The real trick is to resist the impulse to improve bad shots....at least for Polanoid, which I think is meant to showcase actual shots...but we all interpret the mandate differently. Aside from this, I've always stayed true to the mark. Doesn't mean I don't play on my own, of course.

Now that Hassy with the 16MP back....I need that for Xmas!

2008-12-01 // 10:33:50
JanWolstenholme
Go for it. Even with scanned film I (99%) never use photoplop, I limit myself to the darkroom equivalents available in Apple's Aperture; cropping,histogram adjustments, spot and patch to clean up major blotches/hairs from scanner. I find Photoshop(elements) far too cumbersome and get everything done in a jiffy in Aperture, Adobe Lightroom is the same by all accounts.

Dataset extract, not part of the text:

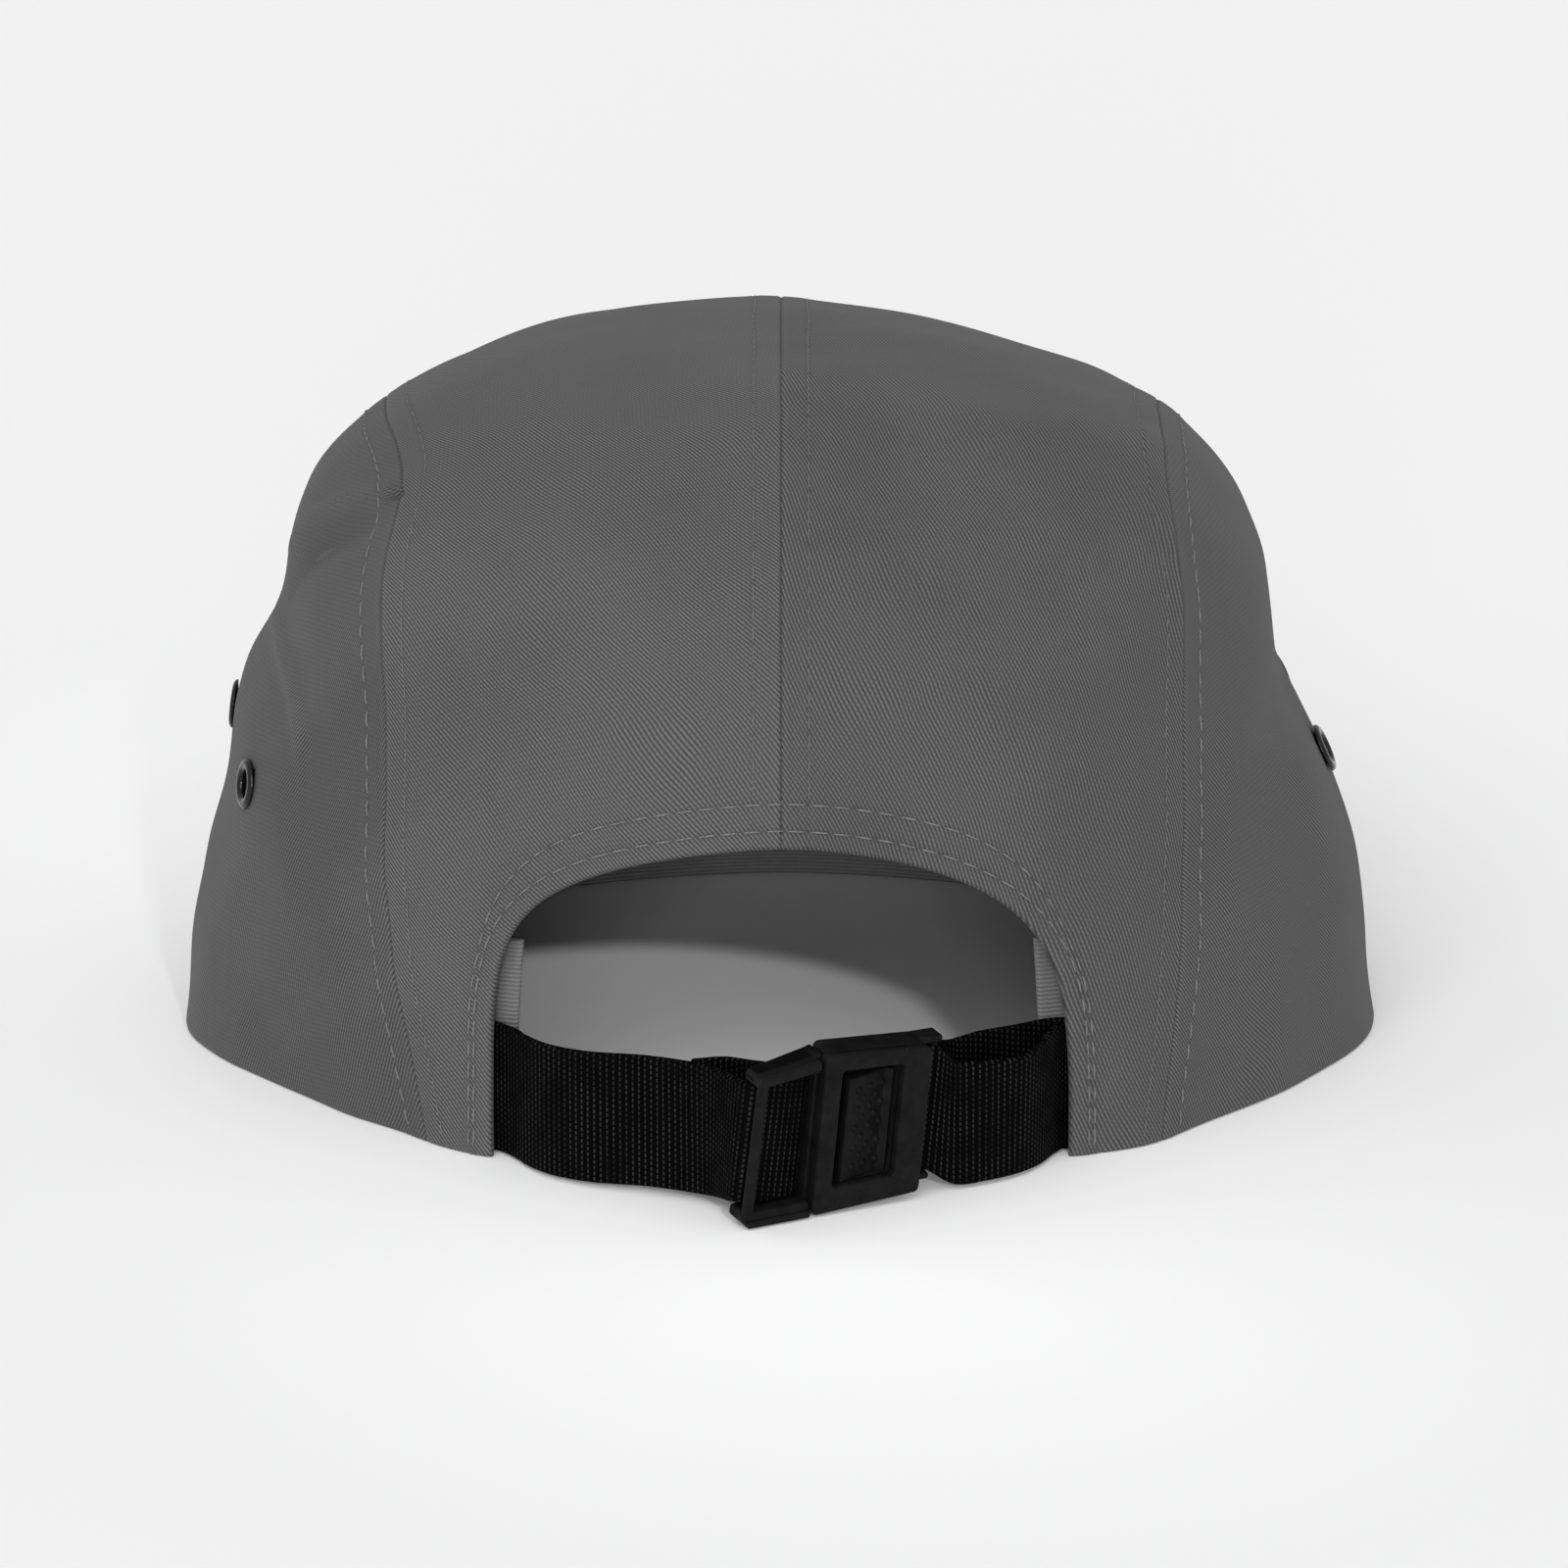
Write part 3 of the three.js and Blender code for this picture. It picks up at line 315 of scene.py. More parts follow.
def spline_at(points, share):
    """The same curve, read at even shares of its length."""
    t = np.linspace(0, 1, 201)
    steps = np.linalg.norm(np.diff(spline(points, t), axis=0), axis=1)
    lengths = np.concatenate([[0], np.cumsum(steps)])
    return spline(points, np.interp(np.asarray(share) * lengths[-1], lengths, t))


def seam_points(rows, side=1):
    """A seam's rows as chart points, mirrored for the right hand side."""
    rows = np.array(rows, float)
    return polar(rows[:, 0], rows[:, 1]) * (side, 1)


def coons(top, rim, start, end):
    """The patch between four chart curves: the two straight mixes of facing curves added up,
    less the mix of the corners."""
    def at(u, v):
        a, b = u[..., None], v[..., None]
        zero, one = np.zeros_like(u), np.ones_like(u)
        edges = top(u) * (1 - b) + rim(u) * b + start(v) * (1 - a) + end(v) * a
        corners = ((1 - a) * (1 - b) * top(zero) + a * (1 - b) * top(one)
                   + (1 - a) * b * rim(zero) + a * b * rim(one))
        return edges - corners
    return at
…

A lady photographer we both know whose name starts with c seams to spend days cleaning scans in photoshop pixel by pixel...the results are of course lovely but the workflow is harder than using a PhaseOne Back so why not go digital. Good luck with film, I'll be interested to watch on flickr. I think I'm getting some chemicals for christmas, found a tank in my box of old stuff the other day.
^
I've always used PShop to clean dust and color correct back to original...to not do so would be to present an inaccurate representation of the original shot. . .unless one is gifted with a high quality scanner, which I am not!